## START

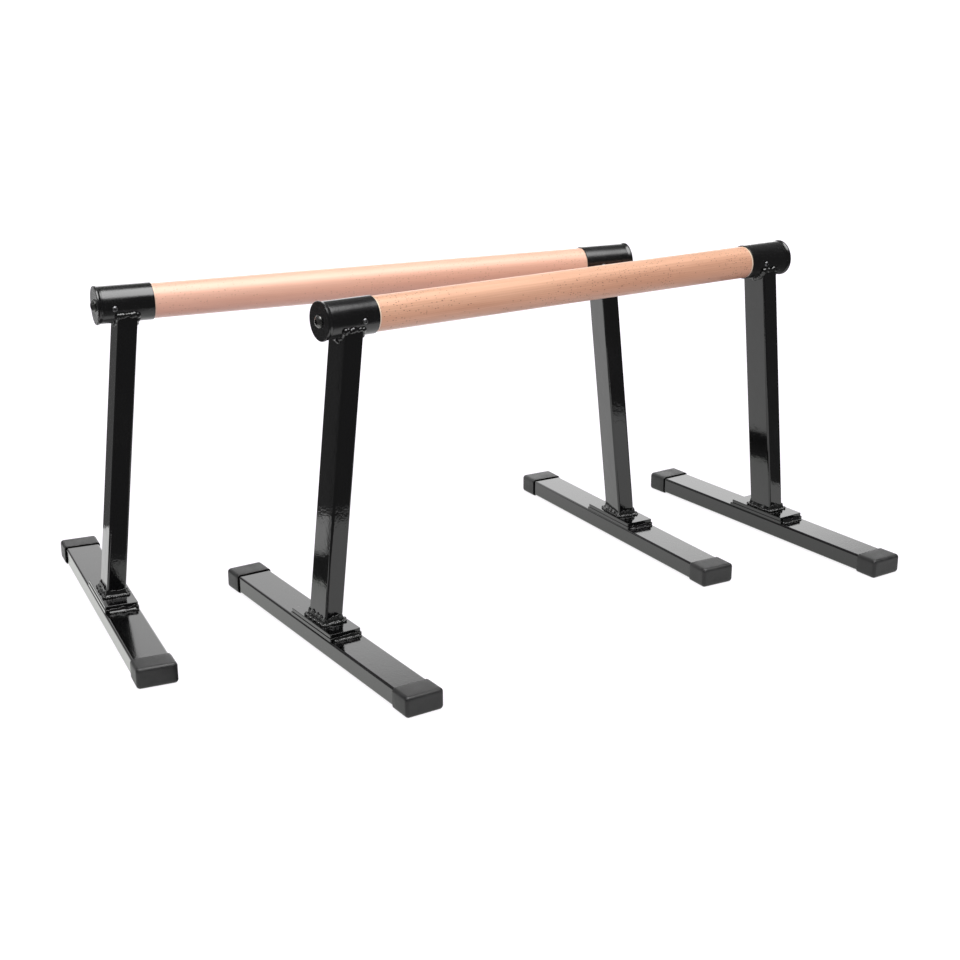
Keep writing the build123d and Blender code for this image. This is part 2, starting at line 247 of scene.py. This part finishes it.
def beech(name, centre, yaw, pale, dark, edge_highlight, flecked):
    """Varnished beech with its grain along the bar, and a painted highlight, a pale band, where the sleeves
    begin.
    """
    material, nodes, shader, place = new_material(name)
    local = nodes.mapping(place, location=centre, rotation=(0, 0, yaw), kind="TEXTURE")
    bands = nodes.noise(nodes.mapping(local, BAND_GRAIN), 1.0, 3.0, 0.5)
    streaks = nodes.noise(nodes.mapping(local, STREAK_GRAIN), 1.0, 3.0, 0.55)
    fibre = nodes.noise(nodes.mapping(local, FIBRE_GRAIN), 1.0, 2.0, 0.6)
    warp = nodes.noise(nodes.mapping(local, WARP_GRAIN), 1.0, 2.0, 0.5)
    pith = nodes.mapping(local, location=PITH_SHIFT)
    split = nodes.add("ShaderNodeSeparateXYZ", Vector=pith)
    across = nodes.math("MULTIPLY", split.outputs["Y"], split.outputs["Y"])
    upward = nodes.math("MULTIPLY", split.outputs["Z"], split.outputs["Z"])
    radius = nodes.math("SQRT", nodes.math("ADD", across, upward))
    turn = nodes.math("MULTIPLY", radius, RING_TURN)
    rings = nodes.math("SINE", nodes.math("ADD", turn, nodes.math("MULTIPLY", warp, RING_WARP)))
    tone = nodes.math("ADD", nodes.math("MULTIPLY", bands, 0.72), nodes.math("MULTIPLY", streaks, 0.24))
    tone = nodes.math("ADD", tone, nodes.math("MULTIPLY", rings, 0.030))
    tone = nodes.math("ADD", tone, nodes.math("MULTIPLY", fibre, 0.10))
    colour = nodes.mix(nodes.map_range(tone, 0.33, 0.75, 0.0, 1.0), (*pale, 1), (*dark, 1))
    flecks = nodes.add(
        "ShaderNodeTexVoronoi", {"feature": "F1"},
        Vector=nodes.mapping(local, FLECK_GRAIN), Scale=1.0, Randomness=1.0,
    )
    chance = nodes.add("ShaderNodeSeparateColor", Color=flecks.outputs["Color"]).outputs[0]
    crowd = nodes.noise(nodes.mapping(local, CROWD_GRAIN), 1.0, 2.0, 0.5)
    picked = nodes.math("GREATER_THAN", chance, nodes.map_range(crowd, 0.42, 0.60, 0.985, 0.58))
    spot = nodes.map_range(flecks.outputs["Distance"], 0.18, 0.36, 1.0, 0.0, smooth=True)
    fleck = nodes.math("MULTIPLY", picked, spot)
    stain = [channel * share for channel, share in zip(dark, FLECK_STAIN)]
    colour = nodes.mix(nodes.math("MULTIPLY", fleck, flecked), colour, (*stain, 1))
    along = nodes.add("ShaderNodeSeparateXYZ", Vector=local).outputs["X"]
    # Painted highlight: a pale band on the wood just beside each sleeve, stronger on the near bar
    at_edge_highlight = nodes.math("GREATER_THAN", nodes.math("ABSOLUTE", along), HALF_BARE - EDGE_HIGHLIGHT_WIDTH)
    colour = nodes.mix(nodes.math("MULTIPLY", at_edge_highlight, edge_highlight), colour, EDGE_HIGHLIGHT_COLOUR)
    relief = nodes.math("SUBTRACT", nodes.math("MULTIPLY", fibre, 0.4), fleck)
    normal = nodes.bump(relief, 0.00005)
    set_shader(
        nodes, shader, Base_Color=colour, Roughness=nodes.map_range(streaks, 0.3, 0.7, 0.42, 0.52),
        Normal=normal, Specular_IOR_Level=0.24, Coat_Weight=1.0, Coat_Roughness=0.42, Coat_IOR=1.5,
    )
    return material


def rubber(name):
    """Matt moulded rubber with fine texture and rubbed patches."""
    material, nodes, shader, place = new_material(name)
    grit = nodes.noise(place, 2400.0, 3.0, 0.65)
    rub = nodes.noise(place, 55.0, 4.0, 0.6)
    rubbed = nodes.map_range(rub, 0.35, 0.7, 0.0, 1.0)
    base = nodes.mix(rubbed, (0.006, 0.006, 0.0065, 1), (0.016, 0.016, 0.016, 1))
    rough = nodes.map_range(rub, 0.3, 0.7, 0.42, 0.56)
    normal = nodes.bump(grit, 0.00008)
    set_shader(nodes, shader, Base_Color=base, Roughness=rough, IOR=1.42, Normal=normal)
    return material


def metal(name, dark, light, rough_low, rough_high):
    """Bare or plated fastener metal with turning marks and stains."""
    material, nodes, shader, place = new_material(name)
    fine = nodes.noise(place, 3000.0, 2.0, 0.6)
    stain = nodes.noise(place, 260.0, 3.0, 0.6)
    base = nodes.mix(stain, (*dark, 1), (*light, 1))
    rough = nodes.map_range(stain, 0.3, 0.7, rough_low, rough_high)
    normal = nodes.bump(fine, 0.00002)
    set_shader(nodes, shader, Base_Color=base, Roughness=rough, Metallic=1.0, Normal=normal)
    return material


# ---------------------------------------------------------------------------------------------------
# Mesh helpers
# ---------------------------------------------------------------------------------------------------

def middle(node):
    """Middle of a CAD node's box."""
    low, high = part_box(node)
    return (low + high) / 2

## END

Write the listing out again, exactly as shown above.

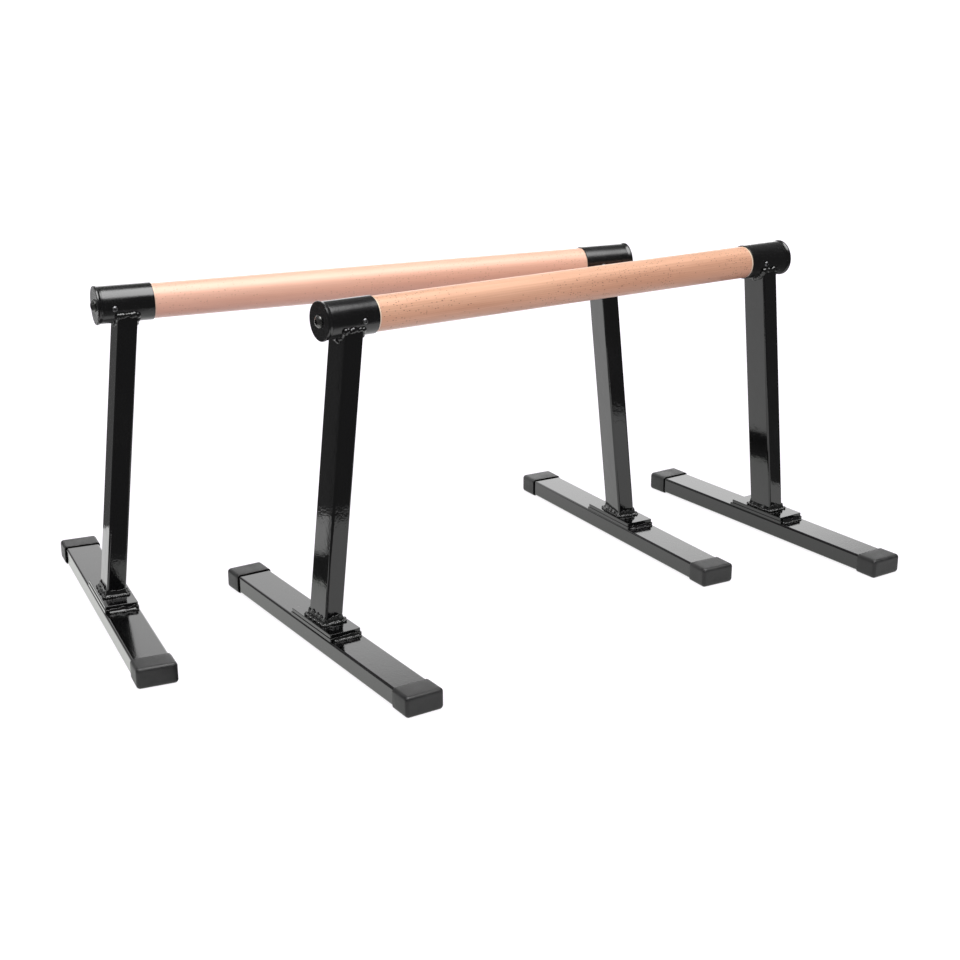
Keep writing the build123d and Blender code for this image. This is part 2, starting at line 247 of scene.py. This part finishes it.
def beech(name, centre, yaw, pale, dark, edge_highlight, flecked):
    """Varnished beech with its grain along the bar, and a painted highlight, a pale band, where the sleeves
    begin.
    """
    material, nodes, shader, place = new_material(name)
    local = nodes.mapping(place, location=centre, rotation=(0, 0, yaw), kind="TEXTURE")
    bands = nodes.noise(nodes.mapping(local, BAND_GRAIN), 1.0, 3.0, 0.5)
    streaks = nodes.noise(nodes.mapping(local, STREAK_GRAIN), 1.0, 3.0, 0.55)
    fibre = nodes.noise(nodes.mapping(local, FIBRE_GRAIN), 1.0, 2.0, 0.6)
    warp = nodes.noise(nodes.mapping(local, WARP_GRAIN), 1.0, 2.0, 0.5)
    pith = nodes.mapping(local, location=PITH_SHIFT)
    split = nodes.add("ShaderNodeSeparateXYZ", Vector=pith)
    across = nodes.math("MULTIPLY", split.outputs["Y"], split.outputs["Y"])
    upward = nodes.math("MULTIPLY", split.outputs["Z"], split.outputs["Z"])
    radius = nodes.math("SQRT", nodes.math("ADD", across, upward))
    turn = nodes.math("MULTIPLY", radius, RING_TURN)
    rings = nodes.math("SINE", nodes.math("ADD", turn, nodes.math("MULTIPLY", warp, RING_WARP)))
    tone = nodes.math("ADD", nodes.math("MULTIPLY", bands, 0.72), nodes.math("MULTIPLY", streaks, 0.24))
    tone = nodes.math("ADD", tone, nodes.math("MULTIPLY", rings, 0.030))
    tone = nodes.math("ADD", tone, nodes.math("MULTIPLY", fibre, 0.10))
    colour = nodes.mix(nodes.map_range(tone, 0.33, 0.75, 0.0, 1.0), (*pale, 1), (*dark, 1))
    flecks = nodes.add(
        "ShaderNodeTexVoronoi", {"feature": "F1"},
        Vector=nodes.mapping(local, FLECK_GRAIN), Scale=1.0, Randomness=1.0,
    )
    chance = nodes.add("ShaderNodeSeparateColor", Color=flecks.outputs["Color"]).outputs[0]
    crowd = nodes.noise(nodes.mapping(local, CROWD_GRAIN), 1.0, 2.0, 0.5)
    picked = nodes.math("GREATER_THAN", chance, nodes.map_range(crowd, 0.42, 0.60, 0.985, 0.58))
    spot = nodes.map_range(flecks.outputs["Distance"], 0.18, 0.36, 1.0, 0.0, smooth=True)
    fleck = nodes.math("MULTIPLY", picked, spot)
    stain = [channel * share for channel, share in zip(dark, FLECK_STAIN)]
    colour = nodes.mix(nodes.math("MULTIPLY", fleck, flecked), colour, (*stain, 1))
    along = nodes.add("ShaderNodeSeparateXYZ", Vector=local).outputs["X"]
    # Painted highlight: a pale band on the wood just beside each sleeve, stronger on the near bar
    at_edge_highlight = nodes.math("GREATER_THAN", nodes.math("ABSOLUTE", along), HALF_BARE - EDGE_HIGHLIGHT_WIDTH)
    colour = nodes.mix(nodes.math("MULTIPLY", at_edge_highlight, edge_highlight), colour, EDGE_HIGHLIGHT_COLOUR)
    relief = nodes.math("SUBTRACT", nodes.math("MULTIPLY", fibre, 0.4), fleck)
    normal = nodes.bump(relief, 0.00005)
    set_shader(
        nodes, shader, Base_Color=colour, Roughness=nodes.map_range(streaks, 0.3, 0.7, 0.42, 0.52),
        Normal=normal, Specular_IOR_Level=0.24, Coat_Weight=1.0, Coat_Roughness=0.42, Coat_IOR=1.5,
    )
    return material


def rubber(name):
    """Matt moulded rubber with fine texture and rubbed patches."""
    material, nodes, shader, place = new_material(name)
    grit = nodes.noise(place, 2400.0, 3.0, 0.65)
    rub = nodes.noise(place, 55.0, 4.0, 0.6)
    rubbed = nodes.map_range(rub, 0.35, 0.7, 0.0, 1.0)
    base = nodes.mix(rubbed, (0.006, 0.006, 0.0065, 1), (0.016, 0.016, 0.016, 1))
    rough = nodes.map_range(rub, 0.3, 0.7, 0.42, 0.56)
    normal = nodes.bump(grit, 0.00008)
    set_shader(nodes, shader, Base_Color=base, Roughness=rough, IOR=1.42, Normal=normal)
    return material


def metal(name, dark, light, rough_low, rough_high):
    """Bare or plated fastener metal with turning marks and stains."""
    material, nodes, shader, place = new_material(name)
    fine = nodes.noise(place, 3000.0, 2.0, 0.6)
    stain = nodes.noise(place, 260.0, 3.0, 0.6)
    base = nodes.mix(stain, (*dark, 1), (*light, 1))
    rough = nodes.map_range(stain, 0.3, 0.7, rough_low, rough_high)
    normal = nodes.bump(fine, 0.00002)
    set_shader(nodes, shader, Base_Color=base, Roughness=rough, Metallic=1.0, Normal=normal)
    return material


# ---------------------------------------------------------------------------------------------------
# Mesh helpers
# ---------------------------------------------------------------------------------------------------

def middle(node):
    """Middle of a CAD node's box."""
    low, high = part_box(node)
    return (low + high) / 2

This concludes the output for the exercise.